__STATED PROBLEM__
Select the lines below containing the word "this".

++++ RECORDS TO USE

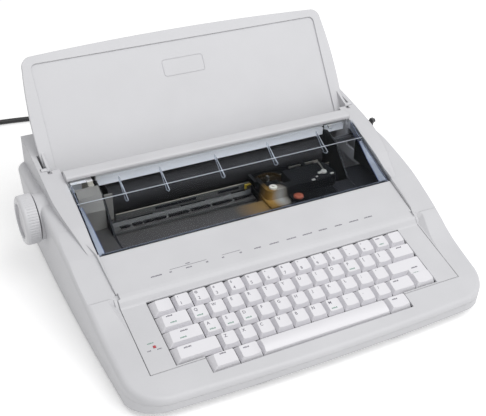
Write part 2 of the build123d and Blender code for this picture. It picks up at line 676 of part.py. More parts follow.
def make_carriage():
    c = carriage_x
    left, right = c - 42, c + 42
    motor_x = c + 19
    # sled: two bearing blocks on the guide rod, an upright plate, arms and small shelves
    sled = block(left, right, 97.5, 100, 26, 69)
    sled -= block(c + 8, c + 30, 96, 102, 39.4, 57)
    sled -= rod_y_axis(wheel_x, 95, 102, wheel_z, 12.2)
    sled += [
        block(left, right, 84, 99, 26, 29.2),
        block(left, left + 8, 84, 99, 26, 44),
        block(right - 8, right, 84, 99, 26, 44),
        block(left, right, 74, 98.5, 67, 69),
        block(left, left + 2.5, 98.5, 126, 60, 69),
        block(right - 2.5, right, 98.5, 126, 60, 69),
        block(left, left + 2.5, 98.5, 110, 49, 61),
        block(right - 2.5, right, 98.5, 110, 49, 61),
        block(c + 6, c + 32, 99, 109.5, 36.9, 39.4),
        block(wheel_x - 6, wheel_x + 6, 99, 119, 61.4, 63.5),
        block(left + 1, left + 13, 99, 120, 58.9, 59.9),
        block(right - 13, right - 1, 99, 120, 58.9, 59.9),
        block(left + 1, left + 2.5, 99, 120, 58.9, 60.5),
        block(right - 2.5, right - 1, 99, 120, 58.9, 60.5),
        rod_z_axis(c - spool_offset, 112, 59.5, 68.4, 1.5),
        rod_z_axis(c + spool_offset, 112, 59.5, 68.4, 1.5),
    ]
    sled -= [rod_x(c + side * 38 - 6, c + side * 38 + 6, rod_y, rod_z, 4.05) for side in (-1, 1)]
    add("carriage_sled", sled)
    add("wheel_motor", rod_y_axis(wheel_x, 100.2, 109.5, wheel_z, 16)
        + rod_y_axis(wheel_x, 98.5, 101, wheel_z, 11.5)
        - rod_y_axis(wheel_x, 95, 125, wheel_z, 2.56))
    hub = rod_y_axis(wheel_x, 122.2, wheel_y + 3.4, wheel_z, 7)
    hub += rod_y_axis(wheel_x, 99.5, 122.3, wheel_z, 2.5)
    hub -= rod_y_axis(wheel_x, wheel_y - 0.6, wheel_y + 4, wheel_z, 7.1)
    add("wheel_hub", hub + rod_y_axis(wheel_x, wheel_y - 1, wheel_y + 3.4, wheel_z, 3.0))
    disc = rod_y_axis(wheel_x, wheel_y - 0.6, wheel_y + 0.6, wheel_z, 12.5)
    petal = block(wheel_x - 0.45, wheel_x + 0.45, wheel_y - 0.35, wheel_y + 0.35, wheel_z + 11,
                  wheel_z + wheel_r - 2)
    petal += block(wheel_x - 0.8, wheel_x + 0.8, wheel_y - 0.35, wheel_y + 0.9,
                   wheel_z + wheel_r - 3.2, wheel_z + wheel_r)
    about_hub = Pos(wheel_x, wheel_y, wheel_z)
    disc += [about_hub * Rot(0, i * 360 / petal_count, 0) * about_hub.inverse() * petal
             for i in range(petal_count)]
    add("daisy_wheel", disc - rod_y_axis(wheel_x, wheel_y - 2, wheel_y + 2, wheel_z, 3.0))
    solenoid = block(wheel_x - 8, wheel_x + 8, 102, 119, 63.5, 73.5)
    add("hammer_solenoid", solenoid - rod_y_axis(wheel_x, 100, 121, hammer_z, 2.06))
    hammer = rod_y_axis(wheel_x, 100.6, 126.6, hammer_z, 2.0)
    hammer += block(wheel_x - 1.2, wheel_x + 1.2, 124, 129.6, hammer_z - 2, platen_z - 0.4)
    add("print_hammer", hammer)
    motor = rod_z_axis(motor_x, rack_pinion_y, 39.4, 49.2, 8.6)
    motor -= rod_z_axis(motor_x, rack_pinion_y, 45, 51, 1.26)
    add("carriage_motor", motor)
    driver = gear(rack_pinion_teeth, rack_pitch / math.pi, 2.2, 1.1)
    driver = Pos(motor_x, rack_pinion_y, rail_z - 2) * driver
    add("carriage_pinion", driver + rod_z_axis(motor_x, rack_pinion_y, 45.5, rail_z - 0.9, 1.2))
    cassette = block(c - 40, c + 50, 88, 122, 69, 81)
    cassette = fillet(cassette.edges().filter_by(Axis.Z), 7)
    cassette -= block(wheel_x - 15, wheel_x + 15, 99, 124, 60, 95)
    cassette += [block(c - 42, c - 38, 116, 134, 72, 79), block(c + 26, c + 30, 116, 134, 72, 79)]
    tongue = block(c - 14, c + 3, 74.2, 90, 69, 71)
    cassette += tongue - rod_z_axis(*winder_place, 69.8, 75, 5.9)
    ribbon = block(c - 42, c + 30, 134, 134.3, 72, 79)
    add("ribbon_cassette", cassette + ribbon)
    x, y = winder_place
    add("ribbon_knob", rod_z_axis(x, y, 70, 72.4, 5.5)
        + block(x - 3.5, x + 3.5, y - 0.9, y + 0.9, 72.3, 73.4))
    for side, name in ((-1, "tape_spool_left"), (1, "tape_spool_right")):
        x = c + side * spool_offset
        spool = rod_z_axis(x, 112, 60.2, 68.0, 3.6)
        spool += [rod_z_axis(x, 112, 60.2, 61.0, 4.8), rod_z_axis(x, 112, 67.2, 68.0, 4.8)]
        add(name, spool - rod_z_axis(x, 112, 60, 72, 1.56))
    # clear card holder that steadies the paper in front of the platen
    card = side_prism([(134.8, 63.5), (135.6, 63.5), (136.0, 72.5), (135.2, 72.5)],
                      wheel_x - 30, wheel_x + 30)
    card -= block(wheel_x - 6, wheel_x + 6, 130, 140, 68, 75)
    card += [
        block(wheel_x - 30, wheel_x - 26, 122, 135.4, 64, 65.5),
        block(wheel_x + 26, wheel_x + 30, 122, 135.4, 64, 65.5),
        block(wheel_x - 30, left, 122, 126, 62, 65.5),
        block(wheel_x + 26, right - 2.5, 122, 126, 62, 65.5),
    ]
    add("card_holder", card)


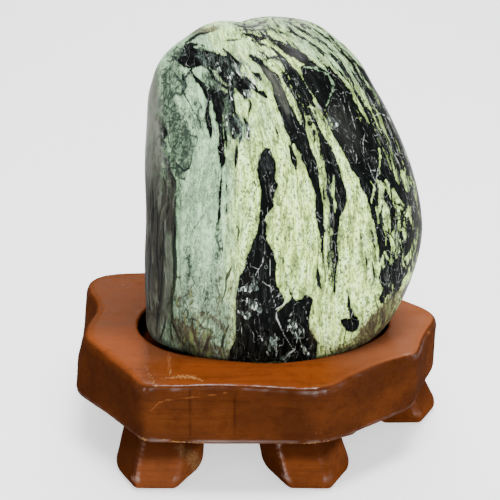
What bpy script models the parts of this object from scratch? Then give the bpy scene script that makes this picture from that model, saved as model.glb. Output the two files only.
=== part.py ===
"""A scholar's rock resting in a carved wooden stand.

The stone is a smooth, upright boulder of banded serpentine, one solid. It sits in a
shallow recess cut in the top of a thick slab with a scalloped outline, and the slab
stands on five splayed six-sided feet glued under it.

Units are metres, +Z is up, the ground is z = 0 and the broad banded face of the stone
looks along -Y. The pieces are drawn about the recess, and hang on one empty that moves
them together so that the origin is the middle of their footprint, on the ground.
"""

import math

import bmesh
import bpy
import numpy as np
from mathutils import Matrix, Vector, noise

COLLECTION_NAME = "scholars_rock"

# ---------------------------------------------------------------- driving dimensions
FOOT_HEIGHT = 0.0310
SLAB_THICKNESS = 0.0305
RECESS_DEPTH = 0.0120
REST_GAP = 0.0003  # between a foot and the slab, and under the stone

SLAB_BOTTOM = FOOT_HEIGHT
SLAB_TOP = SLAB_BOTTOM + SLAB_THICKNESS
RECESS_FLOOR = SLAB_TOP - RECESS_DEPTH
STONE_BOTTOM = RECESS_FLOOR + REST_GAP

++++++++

__IN RESPONSE__
Write part 2 of the build123d and Blender code for this picture. It picks up at line 676 of part.py. More parts follow.
What bpy script models the parts of this object from scratch? Then give the bpy scene script that makes this picture from that model, saved as model.glb. Output the two files only.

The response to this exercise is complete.